Lo primero que debo decir es que he parafraseado el título de estás líneas de algo escrito por Monseñor Ocáriz en una genial carta (sencilla, profunda, con lenguaje muy actual) fechada el pasado 14 de febrero. Allí se invita textualmente «a redescubrir con luces nuevas el valor antropológico y cristiano de los diferentes medios ascéticos» (los empleados para el lance cristiano, como el trabajo el cuidado de la familia, las prácticas de oraciones y vida sacramental...). Y es así porque la vida cristiana -si se me permite expresarlo de este modo- sería muy imperfecta si no tuviera en cuenta al hombre, tan necesario que las virtudes teologales que exige (fe, esperanza y caridad) serían un vestido elegante y transparente que deja ver los paños menores. El cristiano demanda antes al hombre.

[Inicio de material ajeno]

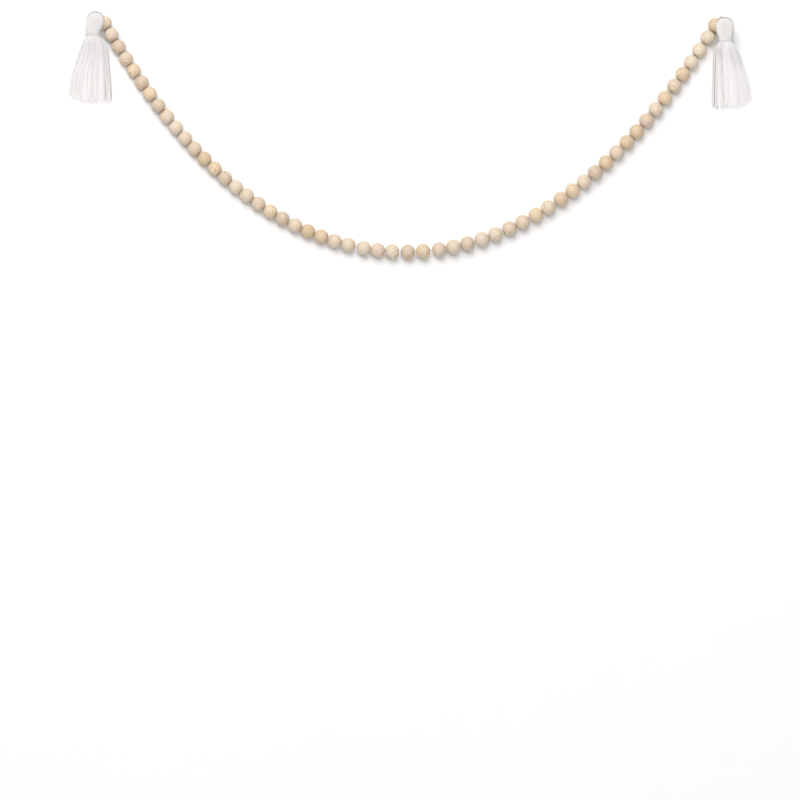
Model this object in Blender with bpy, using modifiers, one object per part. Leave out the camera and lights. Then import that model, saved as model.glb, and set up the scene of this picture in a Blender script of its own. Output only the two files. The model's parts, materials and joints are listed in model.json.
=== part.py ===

Cristiano es sencillamente quien, habiendo recibido el Bautismo, se compromete en la identificación con Cristo. Y Jesús de Nazaret, además de ser el Hijo de Dios, se encarna, asume todo valor humano, es hombre verdadero y no un simulacro de ser humano. Seguir las huellas de Cristo en esta tierra postula mirarlo para aprender de su escondimiento humilde en la vida oculta, de su trabajo sencillo de artesano, de sus miradas y gestos, de la faena incesante -como la de carpintero- en su vida pública para curar almas y cuerpos, para fijarse en las necesidades de todos y cada uno, para buscar a los hombres como al pecador Zaqueo, a la samaritana, a la mujer adúltera o al ciego del camino de Jericó. Conmueve su llanto por el amigo muerto -Lázaro- o resucita embargado por la emoción al hijo de la viuda de Naím. No sobrevuela sobre ninguna cuestión humana. ¡Qué gran antropología la de Cristo!

Pero también deseo resaltar que todo hombre -a través de los actos humanos- o porque sigue un determinado pensamiento social, económico, cívico o político tiene una antropología respetable, que deberíamos estudiar, al menos en la causa por lo que conectamos con ella, o tal vez con lo no concordante, para estudiar la razón. Para dejarnos aconsejar o ayudar en una mejor compresión de unos modos de resolver aunque no sean los nuestros. Me atrevería a decir que discrepar sin tratar de comprender no es cristiano, aunque después pueda sostenerse civilizadamente la divergencia. No parecen útiles para nada las enmiendas a la totalidad, porque no hay totalidades intrínsecamente desechables.

Escribió la gran Teresa de Jesús: «Busquemos siempre mirar las virtudes y cosas buenas en los otros y cuando veamos sus defectos, mirarlos con la humildad de tener presente nuestros grandes pecados... y en la duda, es mejor tener a todos por mejores que nosotros...» ¡Gran pensamiento!, que cuesta esfuerzo vivir pero que sin duda, cuando menos, mejoraría nuestra convivencia, porque concertaría comprensión y respeto.